No, no daisy chain earlier and still not an option with my e bike brand.

That is a great benefit with the Bosch battery, i didn’t took notice of it.
So, now with 2x 625wh, is possible a 1250wh total capacity. That is really good, the biggest capacity for any non DIy ebike as of now. Now I wish i could run their batteries on my rear hub non Bosch motor. For now, the spare goes in the backpack...
 

Ebiker01

Well-Known Member
I would like to see a 600wh power pack. They are available on the gray aftermarket but I know nothing about what level of quality they provide.

I also find the idea of "smarter" assist modes to be very promising. My guess is that in the future we'll come up with very efficient modes which both make it easier to pedal and give you much greater range.
Is 625wh the 2020 one. I hope it won’t cost 1grand.
 

rich c

Well-Known Member
On a mid drive if your chain breaks mid ride, you are dead in the water. With a hub drive, you take the chain off, and throttle your way back home.

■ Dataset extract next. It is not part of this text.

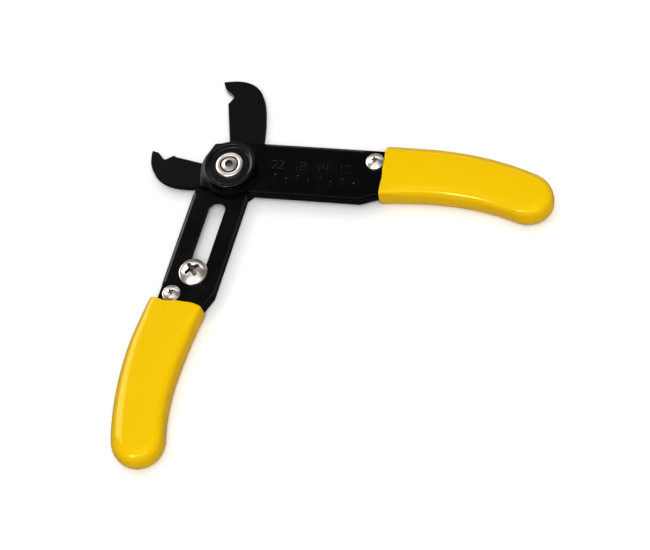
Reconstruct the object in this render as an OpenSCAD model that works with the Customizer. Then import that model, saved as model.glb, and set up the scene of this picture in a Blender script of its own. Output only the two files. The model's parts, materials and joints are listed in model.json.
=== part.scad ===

Ironically mid drives will wear out chains faster, and increase the risk of it breaking during your ride.
I just can't buy that chain breaking justification. I've ridden over 8,000 miles on mid drives and rear geared hub motors. The only time I was stranded was with a hall sensor failure on a Bafang geared hub motor at 1,700 miles on the bike. I'll turn over 2,800 on one mid drive next week, 2,600 on another. I replaced the chains at 2,500 when they barely had enough stretch for the gauge to fall in. I'll take a torque sensing mid drive over a cadence sensor hub motor with throttle any day of the week on a traditional two wheel bike. The only place I do appreciate a throttle is on my Fat Tad, recumbent tadpole eTrike. More than once I'm not in the right gear to get rolling. By not being able to get out of the saddle to lay on the torque, recumbents can be really tough to get rolling.